Cell viability was measured using the Alamar Blue assay [39]. Briefly, 5 × 10³ hMB-MSCs/well were seeded in 96-well plates. A 100 μL aliquot of TiO₂ stock (1 mg/mL) was added to the first well (all wells contained 100 μL medium), and twelve serial 1:2 dilutions were performed across the plate to achieve a final range down to 0.0002 mg/mL; final well volumes were maintained at 100 μL. Each concentration was assayed in triplicate. Controls included: negative control (DMEM/F12 + 10% FBS) and positive control (DMEM/F12 without FBS + DMSO to induce cell death). Cells were incubated with TiO₂ working suspensions for up to 14 days; fresh medium (50 μL) was added to each well every 3 days. After the incubation period, 50 μL of Alamar Blue diluted 1:9 (v/v) (Invitrogen, ThermoFisher, Waltham, MA, USA) in DMEM without phenol red was added to each well, and plates were incubated for 2 h at 37 °C. Absorbance was measured at 630 nm (Bio-Rad spectrophotometer, Hercules, CA, USA).

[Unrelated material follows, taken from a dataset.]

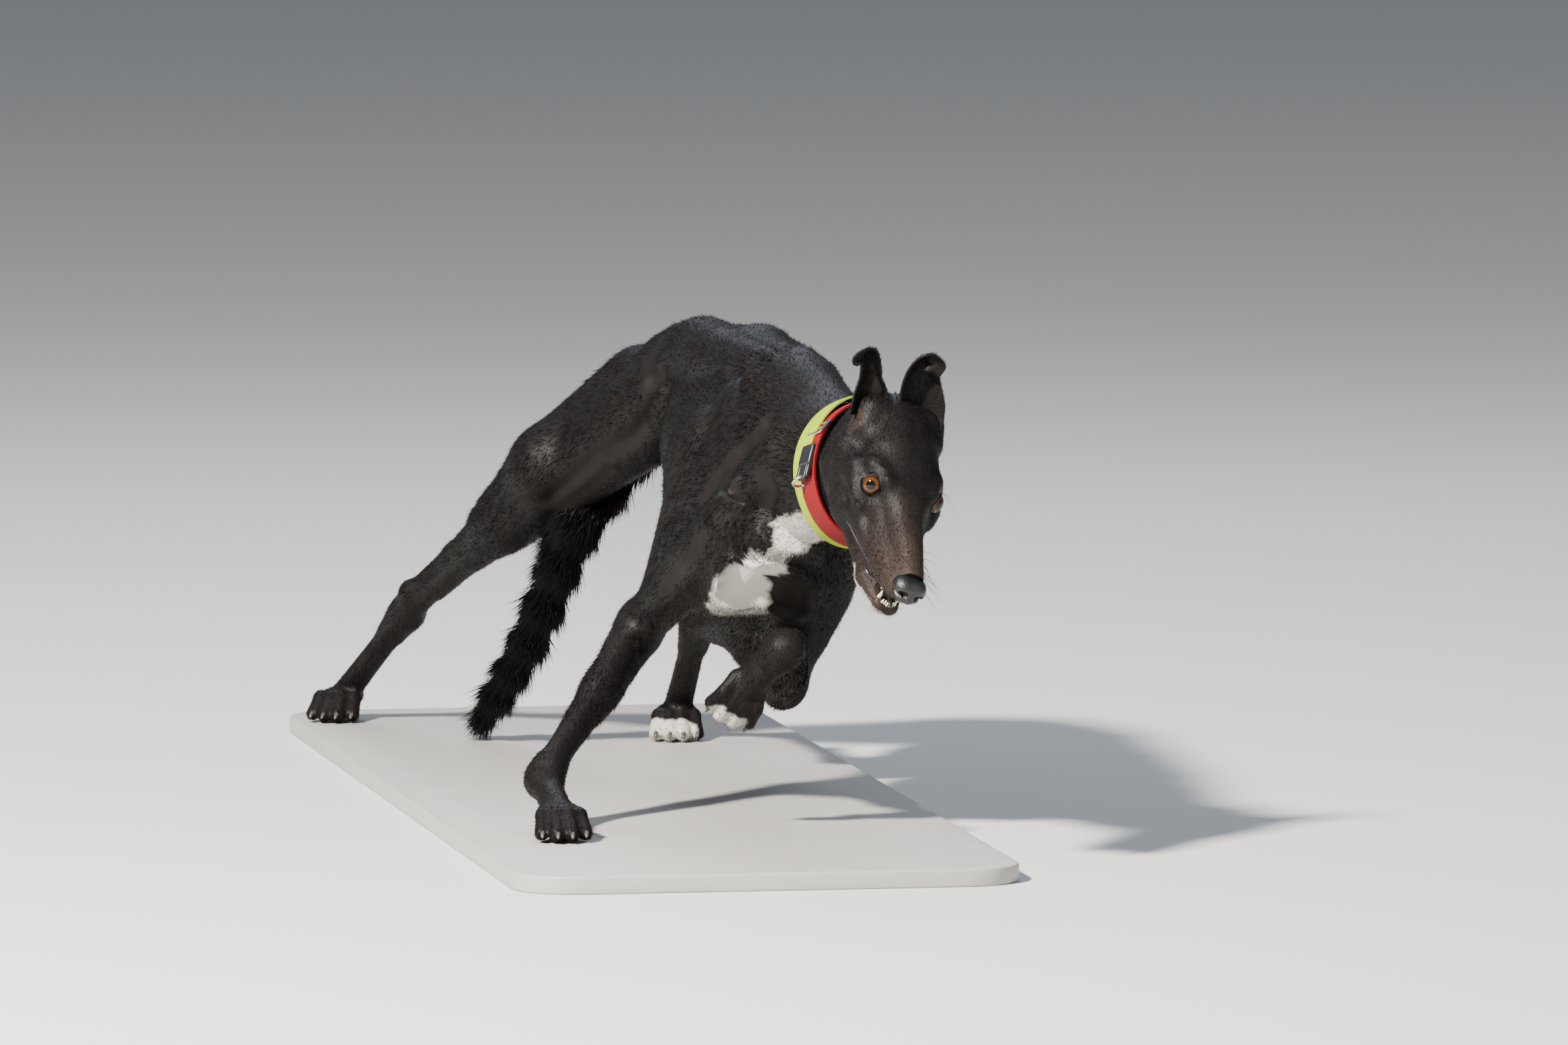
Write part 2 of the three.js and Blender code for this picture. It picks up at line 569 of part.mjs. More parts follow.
function slab(points) {
  const outline = new THREE.Shape(points.map(([x, z]) => new THREE.Vector2(x, z)));
  const form = new THREE.ExtrudeGeometry(outline, { depth: 200, bevelEnabled: false });
  form.translate(0, 0, -100);
  form.applyMatrix4(new THREE.Matrix4().makeRotationX(Math.PI / 2));
  form.applyMatrix4(skull.matrix);
  return solidOf(form);
}

for (const [side, s] of [['right', -1], ['left', 1]]) {
  const socket = at(1, s * 33, -4);
  const size = at(EYE_RADIUS, EYE_RADIUS, EYE_RADIUS);
  const wide = EYE_RADIUS + GAP;
  head = head.subtract(egg(skull, socket, at(wide, wide, wide), 10));
  add(`${side}_eye`, egg(skull, socket, size, 10), 0x5a3212, 0.15);
}
const noseAt = at(116, 0, -30);
head = head.subtract(egg(skull, noseAt, at(13.5 + GAP, 18 + GAP, 14 + GAP), 10));
add('nose', egg(skull, noseAt, at(13.5, 18, 14), 10), 0x0c0c0d, 0.35);

const CORNER = [4, -53];
const lowerZone = slab([[-58, -60.5], CORNER, [150, -59], [150, -150], [-58, -150]]);
const mouthGap = slab([[-58.3, -60.1], [4, -52.6], [150, -46], [150, -70], [4, -53.6],
  [-58.3, -60.8]]);
const behindJaw = slab([[-58.6, -60.3], [-58, -60.3], [-58, -160], [-58.6, -160]]);
add('lower_jaw', head.intersect(lowerZone).subtract(mouthGap).subtract(behindJaw), BLACK);
add('head', head.subtract(lowerZone).subtract(mouthGap).subtract(behindJaw), BLACK);

// Ears: thin cupped leaves, held up, with their tips folded over.
function ear(name, points, widths, cupSide) {
  const line = new THREE.CatmullRomCurve3(points);
  const form = new THREE.SphereGeometry(1, 10, 10);
  const place = form.attributes.position;
  const last = widths.length - 1;
  for (let i = 0; i < place.count; i += 1) {
    const [x, y, z] = [place.getX(i), place.getY(i), place.getZ(i)];
    const t = (y + 1) / 2;
    const round = Math.max(Math.hypot(x, z), 1e-6);
    const k = Math.min(Math.floor(t * last), last - 1);
    const w = THREE.MathUtils.lerp(widths[k], widths[k + 1], t * last - k);
    const run = line.getTangent(t);
    const face = cupSide.clone().addScaledVector(run, -cupSide.dot(run)).normalize();
    const across = new THREE.Vector3().crossVectors(run, face);
    const fade = Math.min(1, 4 * Math.sqrt(t * (1 - t)));
    const p = line.getPoint(t);
    p.addScaledVector(across, (x / round) * w * fade * Math.min(1, round * 3));
    p.addScaledVector(face, (z / round) * 2.6 * Math.min(1, round * 3)
      + 0.45 * w * fade * (x / round) ** 2);
    place.setXYZ(i, p.x, p.y, p.z);
  }
  let solid = solidOf(form);
  for (const other of taken) solid = solid.subtract(other);
  add(name, solid, BLACK);
}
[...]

4.7. Cell Proliferation: Crystal Violet Assay

Proliferation was assessed by crystal violet staining. hMB-MSCs (5 × 10³ cells/well) were seeded in 96-well plates and allowed to attach for 8 h before treatment with TiO₂ at 15.63, 62.5, or 250 μg/mL (or vehicle control) for 7 days. Fresh medium (50 μL) was added on days 3 and 6. Cells were fixed with 50 μL of 10% glutaraldehyde for 5 min, washed, air-dried, stained with crystal violet for 10 min (Sigma, Aldrich, St. Louis, MO, USA), washed, and the dye was solubilized with 50 μL of 10% acetic acid. Absorbance was read at 630 nm (Bio-Rad, Hercules, CA, USA) [40].

4.8. Expression of Membrane Markers

hMB-MSCs were seeded at 4 × 10⁵ cells/dish and exposed, or not, to 62.5 μg/mL TiO₂ NPs for 24 h. Cells were detached with 2 mM EDTA in PBS (1X), washed twice with PBS, and incubated for 20 min at room temperature with FITC- or PE-conjugated monoclonal anti-human antibodies against CD73, CD90, CD105, CD14, CD34, and CD45 (Becton Dickinson, Franklin Lakes, NJ, USA). After two washes in cold PBS + 0.1% BSA, cells were fixed with 1% paraformaldehyde in PBS. A total of 1 × 10⁴ events were acquired from a predefined gate on a FACSAria II flow cytometer (Becton Dickinson, Franklin Lakes, NJ, USA) and analyzed with Flowing Software 7.6.2.

4.9. Semi-Quantitative Assay Using NBT Assay for Superoxide (ROS Proxy)

For the NBT assay, 2 × 10⁴ hMB-MSCs/well were seeded in 24-well plates and treated with 15.63, 62.5, or 250 μg/mL TiO₂ NPs for 4 days. Cells were washed three times with sterile PBS and incubated with DMEM supplemented with 100 μL NBT (1.6 mg/mL) (Sigma, Aldrich, St. Louis, MO, USA) for 90 min at 37 °C. After incubation, wells were washed three times with PBS and formazan was solubilized by adding 100 μL of 2 M KOH and 100 μL DMSO per well. Absorbance was read at 630 nm (Bio-Rad, Hercules, CA, USA).

4.10. Statistics Analysis

Data are presented as mean ± SD. Statistical analyses were performed using one-way ANOVA in SigmaPlot v14.0. For viability and proliferation, statistical significance was set at p ≤ 0.001; for other assays, p ≤ 0.05. Exact tests, n (biological replicates), and post hoc comparisons are reported in the figure legends.

5. Conclusions

This is the first study to evaluate the effects of 25 nm TiO₂ NPs (predominantly anatase) on hMB-MSCs. Following in vitro exposure, TiO₂ NPs were internalized and accumulated in perinuclear regions and cytoplasmic vacuoles at the highest tested concentration (250 µg/mL). Exposure produced modest decreases in cell viability and proliferation and was accompanied by reduced membrane expression of CD73 and CD90, together with an unexpected reduction in ROS production. Collectively, these findings indicate that TiO₂ exposure can alter key hMB-MSC functions, including immunomodulatory behavior, differentiation potential, and regenerative capacity, and warrant further mechanistic and in vivo investigation.